Here's what I recall of the piece: my then-14-year-old self thought that the composer was familiar (therefore, probably someone fairly well-known, I suppose); I also recall that the lyricist struck me as surprisingly familiar (maybe a known literary-type/poet?); the topic of the song was a bit dark, something to do with an imminent storm or tempest, maybe something about dreaming of the anticipated storm. (Sorry this is all rather vague)

Anyway, based on my limited memory of the piece, I think the following notes represent a small section of the music...

D, G, A, *Bb*, A, G, A, F# *G*, D 
D, G, A,* Bb*, A, G, A, *F#*, *G*
D, G, A, *Bb*, A, G, A, F#, *G*, D
G, A, *Bb*, A, C, _Bb, A, G, F#_, *G*

(bolded notes held twice as long, italicized notes held half as long)

Any chance anyone here can help me finally figure out what piece this was? It's killing me 

Thanks in advance (and sorry for my sloppy attempt to explain the represent the tune)!

Verily


----------



## BlazeGlory (Jan 16, 2013)

I entered your notes in a music notation software program. Then I searched the resulting melody in MelodyCatcher. The link is to a song with notes only similar to those of yours. However, take note that both storm and tempest are included in the lyrics.

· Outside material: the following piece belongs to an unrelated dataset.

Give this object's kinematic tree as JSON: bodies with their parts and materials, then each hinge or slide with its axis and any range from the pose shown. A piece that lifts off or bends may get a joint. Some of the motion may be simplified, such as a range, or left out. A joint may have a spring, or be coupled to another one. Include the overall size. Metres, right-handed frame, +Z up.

http://sniff.numachi.com/pages/tiGUNDRMAR;ttGUNDRMAR.html


----------



## verily (Jan 19, 2013)

Huh! Well, it's a interesting song, but it is not the one I am thinking of. Thanks for trying! The notes are similar, to some extent. (And how funny that there would be similar a similar theme to the lyrics as well.) I don't recall that the piece I am thinking of had anything to do with boats/the sea.


----------



## verily (Jan 19, 2013)

NOTE: I guess I should also mention that this the piece was arranged as a duet. 

Verily


----------